Experimental investigation of nonlinear springing of ultra-large container ship in regular waves

The issue of ship structural fatigue strength caused by springing is receiving increasing attention from designers. To investigate nonlinear springing more precisely on ultralarge container ships that have large-opening structural characteristics, a new segmented ship model with a U-shaped backbone was designed and fabricated in this paper. The novel U-shaped backbone can simultaneously simulate the vertical, horizontal, and torsional stiffnesses as well as the shear center of a full-scale container ship.
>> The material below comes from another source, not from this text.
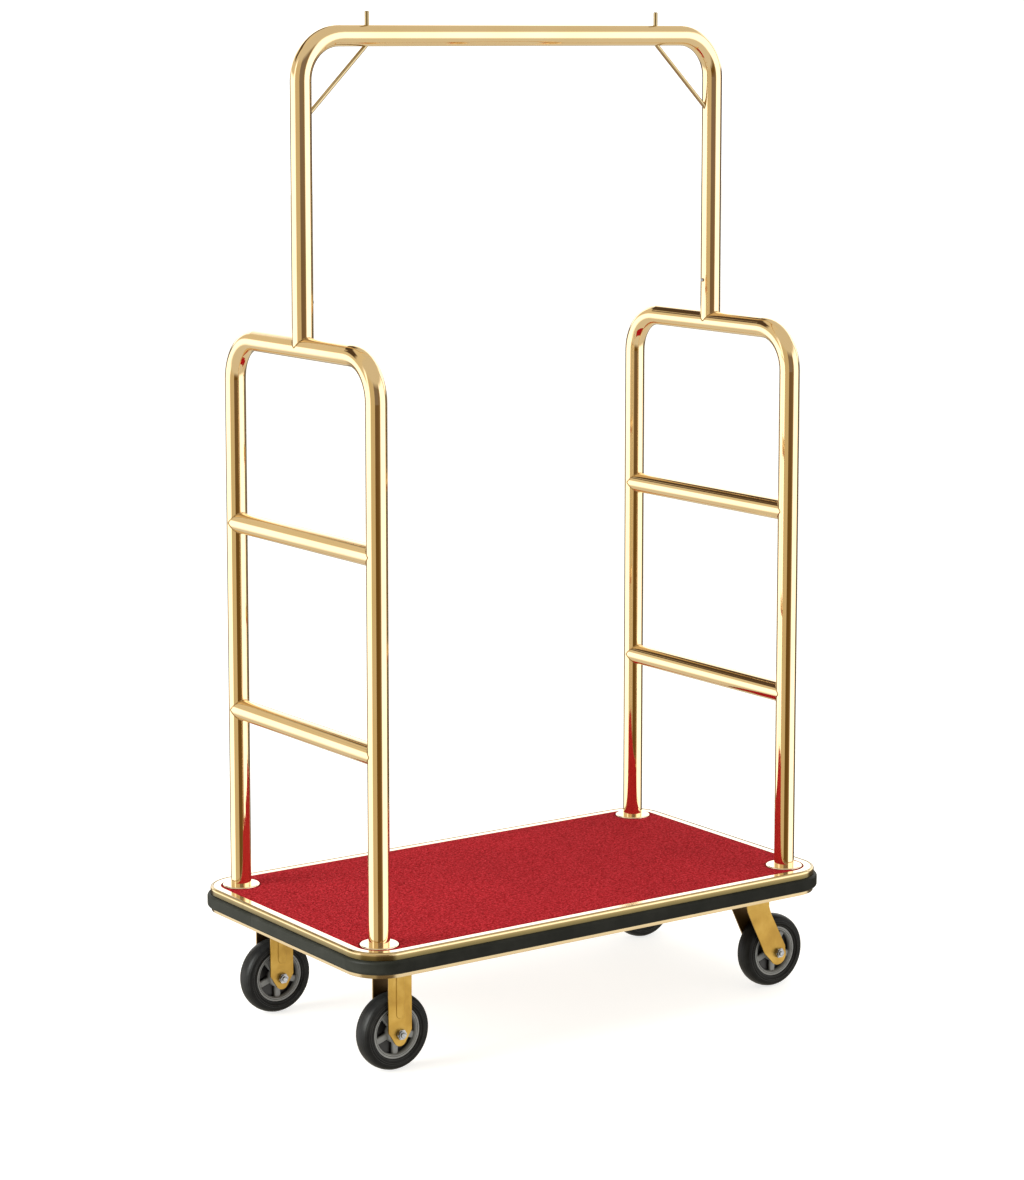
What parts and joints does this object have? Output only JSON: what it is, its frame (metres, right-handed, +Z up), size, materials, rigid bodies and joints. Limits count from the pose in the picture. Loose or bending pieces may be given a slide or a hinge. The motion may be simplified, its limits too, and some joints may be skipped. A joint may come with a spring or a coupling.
{
  "type": "hotel luggage cart",
  "caption": "Hotel luggage cart with polished gold tube hoops, a hanging rail arch, a carpeted deck with rubber bumper, fixed casters at one end and swivel casters at the other.",
  "frame": {"origin": "on the floor under the centre of the deck", "axes": "+X along the deck towards the swivel casters, +Y across the deck, +Z up; the lock nuts of the axles face -Y"},
  "size_m": [1.0478, 0.6096, 1.8542],
  "materials": {
    "gold_tube": "mirror polished titanium gold",
    "gold_edge": "polished gold",
    "carpet": "short dense pile, red",
    "bumper": "matt black rubber",
    "board": "plywood",
    "underframe": "satin black",
    "inner_steel": "machined",
    "caster_gold": "satin gold plating",
    "zinc": "zinc plated",
    "tyre": "matt black",
    "hub": "grey moulded"
  },
  "bodies": {
    "cart": {"deck_board": "board", "carpet": "carpet", "edge_channel": "gold_edge", "binding_strip": "gold_edge", "bumper_strip": "bumper", "left_cross_rail": "underframe", "right_cross_rail": "underframe", "front_long_rail": "underframe", "rear_long_rail": "underframe", "centre_cross_rail": "underframe", "left_hoop_tube": "gold_tube", "right_hoop_tube": "gold_tube", "left_upper_rung": "gold_tube", "left_lower_rung": "gold_tube", "right_upper_rung": "gold_tube", "right_lower_rung": "gold_tube", "left_arch_stub": "gold_tube", "right_arch_stub": "gold_tube", "left_arch_spigot": "inner_steel", "right_arch_spigot": "inner_steel", "hanger_arch": "gold_tube", "left_stop_rod": "gold_tube", "right_stop_rod": "gold_tube", "arch_lock_screws": "zinc", "post_flanges": "gold_tube", "post_foot_plugs": "inner_steel", "post_bolts": "zinc", "caster_plate_bolts": "zinc", "caster_plate_nuts": "zinc", "rigid_axle_bolts": "zinc", "rigid_axle_nuts": "zinc", "rigid_axle_sleeves": "inner_steel", "front_rigid_bracket": "caster_gold", "rear_rigid_bracket": "caster_gold", "front_swivel_plate": "caster_gold", "rear_swivel_plate": "caster_gold", "front_kingpin": "zinc", "rear_kingpin": "zinc"},
    "front_swivel": {"front_swivel_fork": "caster_gold", "front_swivel_axle_bolt": "zinc", "front_swivel_axle_nut": "zinc", "front_swivel_axle_sleeve": "inner_steel"},
    "rear_swivel": {"rear_swivel_fork": "caster_gold", "rear_swivel_axle_bolt": "zinc", "rear_swivel_axle_nut": "zinc", "rear_swivel_axle_sleeve": "inner_steel"},
    "front_rigid_wheel": {"front_rigid_tyre": "tyre", "front_rigid_hub": "hub", "front_rigid_bearings": "inner_steel"},
    "rear_rigid_wheel": {"rear_rigid_tyre": "tyre", "rear_rigid_hub": "hub", "rear_rigid_bearings": "inner_steel"},
    "front_swivel_wheel": {"front_swivel_tyre": "tyre", "front_swivel_hub": "hub", "front_swivel_bearings": "inner_steel"},
    "rear_swivel_wheel": {"rear_swivel_tyre": "tyre", "rear_swivel_hub": "hub", "rear_swivel_bearings": "inner_steel"}
  },
  "joints": [
    {"name": "front_swivel_turn", "type": "hinge", "parent": "cart", "child": "front_swivel", "pos_m": [0.40177, -0.2021, 0.189], "axis": [0, 0, 1], "continuous": true},
    {"name": "rear_swivel_turn", "type": "hinge", "parent": "cart", "child": "rear_swivel", "pos_m": [0.40177, 0.2021, 0.189], "axis": [0, 0, 1], "continuous": true},
    {"name": "front_rigid_wheel_spin", "type": "hinge", "parent": "cart", "child": "front_rigid_wheel", "pos_m": [-0.40847, -0.2021, 0.07], "axis": [0, 1, 0], "continuous": true},
    {"name": "rear_rigid_wheel_spin", "type": "hinge", "parent": "cart", "child": "rear_rigid_wheel", "pos_m": [-0.40847, 0.2021, 0.07], "axis": [0, 1, 0], "continuous": true},
    {"name": "front_swivel_wheel_spin", "type": "hinge", "parent": "front_swivel", "child": "front_swivel_wheel", "pos_m": [0.45377, -0.2021, 0.07], "axis": [0, 1, 0], "continuous": true},
    {"name": "rear_swivel_wheel_spin", "type": "hinge", "parent": "rear_swivel", "child": "rear_swivel_wheel", "pos_m": [0.45377, 0.2021, 0.07], "axis": [0, 1, 0], "continuous": true}
  ]
}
Measurements of the vertical and horizontal bending moments of the ship model were achieved by assessing the corresponding bending strains of the U-shaped backbone. Integration of the shear flow method was developed for direct measurements of torsional moments. This method was validated through the calibration of the U-shaped backbone. On the basis of the new segmented ship model, vertical, horizontal, and torsional nonlinear springing tests were conducted successfully for the 20000 TEU container ship in the seakeeping basin of the CSSRC, and their characteristics and mechanisms were investigated. The test results reveal that nonlinear springing is a special case of high-frequency vibration that is induced by the harmonic excitation force. The resonance frequency component of the vertical bending moment of the midship is almost 2.5–4.5 times the corresponding wave frequency component when the ship experiences double-frequency vertical nonlinear springing at high speed under different wave headings. The severity of torsional nonlinear springing is not as pronounced as that of vertical nonlinear springing.